The Court then rejected the bankruptcy trustee’s argument that the adverse interest exception saved the claims on behalf of the debtors:

     Plaintiff does not dispute that Nissen’s fraud, imputed to the Company, is clear on the face of the pleadings, but instead unpersuasively argues that the so-called “adverse interest exception” to the doctrine of in pari delicto applies to the claim. “This most narrow of exceptions” is reserved for cases of “outright theft or looting or embezzlement.” Kirschner, 912 N.Y.S.2d at 519. “To come within the exception, the agent must have totally abandoned his principal’s interests and be acting entirely for his own or another’s purposes. It cannot be invoked merely because he has a conflict of interest or because he is not acting primarily for his principal.”  Id. (quoting Center v. Hampton Affiliates, Inc., 66 N.Y.2d 782, 784–785 (1985)). Thus, the adverse interest exception is applicable only “where the fraud is committed against a corporation rather than on its behalf.” Id. If the “fraudulent conduct enables the business to survive . . . this test is not met,” regardless of whether the conduct is against the “long-term interests” of the business. Id. at 520. “Even where the insiders’ fraud can be said to have caused the company’s ultimate bankruptcy, it does not follow that the insiders ‘totally abandoned’ the company . . . it is immaterial that it has turned out that it would have been better for the agent to have acted differently.” Id. (internal citations and quotations omitted). In fact, “any harm from the discovery of the fraud—rather than from the fraud itself—does not bear on whether the adverse interest exception applies.” Id.

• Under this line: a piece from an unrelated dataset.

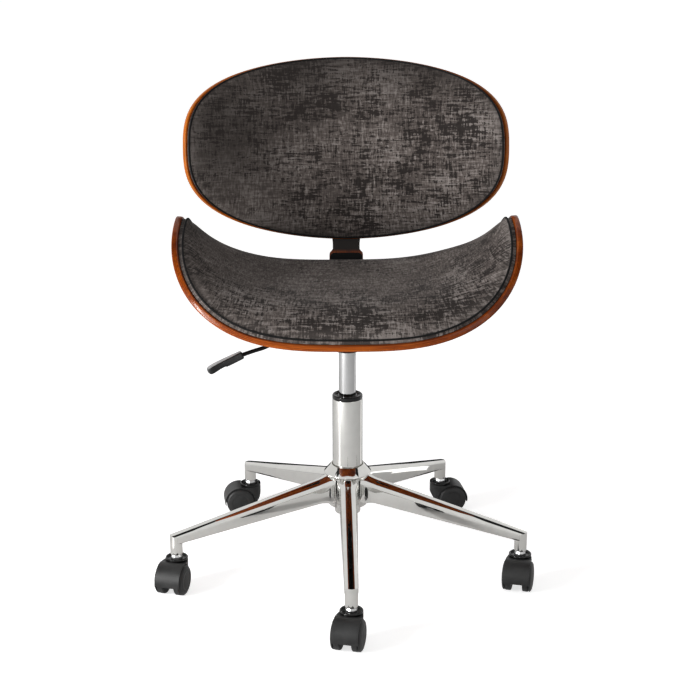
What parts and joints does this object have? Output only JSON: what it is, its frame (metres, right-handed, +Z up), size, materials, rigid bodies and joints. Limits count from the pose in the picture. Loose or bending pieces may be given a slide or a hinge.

     Because it is plain on the face of the pleadings that Nissen did not “totally abandon” the interests of the Company in perpetrating the Ponzi scheme, the adverse interest exception does not apply. Hampton Affiliates, 66 N.Y.2d at 784. To the contrary, Plaintiff alleges that the Company benefitted from Nissen’s fraud: as a result of the scheme, the Company, a “relatively small ticket brokerage business,” attracted at least $70,000,000 in investments, including from Investors—some of which paid legitimate business expenses, given Plaintiff’s allegation that Nissen used the money “in large part” to repay investors and enrich himself—and Plaintiff admits that the scheme “prolonged” the Company’s existence. …

Investors’ Claims Against Citibank for Aiding and Abetting Fraud

The Court in Silverman applied a different analysis to the claims on behalf of the debtors’ investors, denying the motion to dismiss as those claims were not subject to the in pari delicto defense and alleged sustainable elements of aiding and abetting fraud against Citibank. After laying out the elements of the claim for aiding and abetting fraud and acknowledging the very high burden of holding banks liable for the fraud of their customers, the Court nevertheless sustained the claims against Citibank.  Among other things, the Court found:

     Plaintiff adequately pleads that Citibank had knowledge of the primary violation—that is, Nissen’s defrauding of the Investors. The Complaint contains substantial allegations regarding the “surrounding circumstances” from which an inference of knowledge may be drawn. Krys, 749 F.3d at 127. According to the Complaint, Citibank employees extensively documented and voiced concerns about suspicious activity in Nissen’s and the Company’s accounts, beginning almost immediately after Nissen switched to Citibank as his primary banking institution. The Complaint goes on to allege that Citibank’s concerns grew so strong that it recommended closure of Nissen’s and the Company’s accounts. It alleges that for six months after Citibank recommended closing the accounts, Santana and Crowley formally contested the closure recommendations and pressured their colleagues to continue processing transactions for Nissen, even when doing so required bending Citibank’s rules and even after their colleagues told them to stop. It also alleges that Santana and Nissen had a personal relationship and that Nissen’s and the Company’s accounts represented a substantial portion of Crowley’s book of business.

     Moreover, significantly, the Complaint contains allegations that a bank employee directly aided in the fraud. The Complaint alleges that Santana lied to Taly, one of the victims of the primary violation, at Nissen’s request, about the whereabouts of funds Nissen had stolen from it. “[I]n their totality,” these allegations give rise a sufficient inference that Citibank had actual knowledge of the primary violation—Nissen’s fraud against investors, particularly Taly.

The Court found all of the rest of the elements of aiding and abetting fraud to be adequately alleged, and rejected each of Citibank’s arguments to the contrary.

Commentary

Even when there is egregious wrongdoing and fraud perpetrated by those in control of corporate entities, there is no remedy on behalf of the entities themselves because the fraud is imputed to the entities and the law does not allow an equal wrongdoer to recover for fraud that it committed itself.  That is the defense of in pari delicto.  However, innocent third parties, such as the investors in Silverman, can seek to obtain compensation from those outside the corporate entities who enabled the fraud to take place, through causes of action such as aiding and abetting the fraud.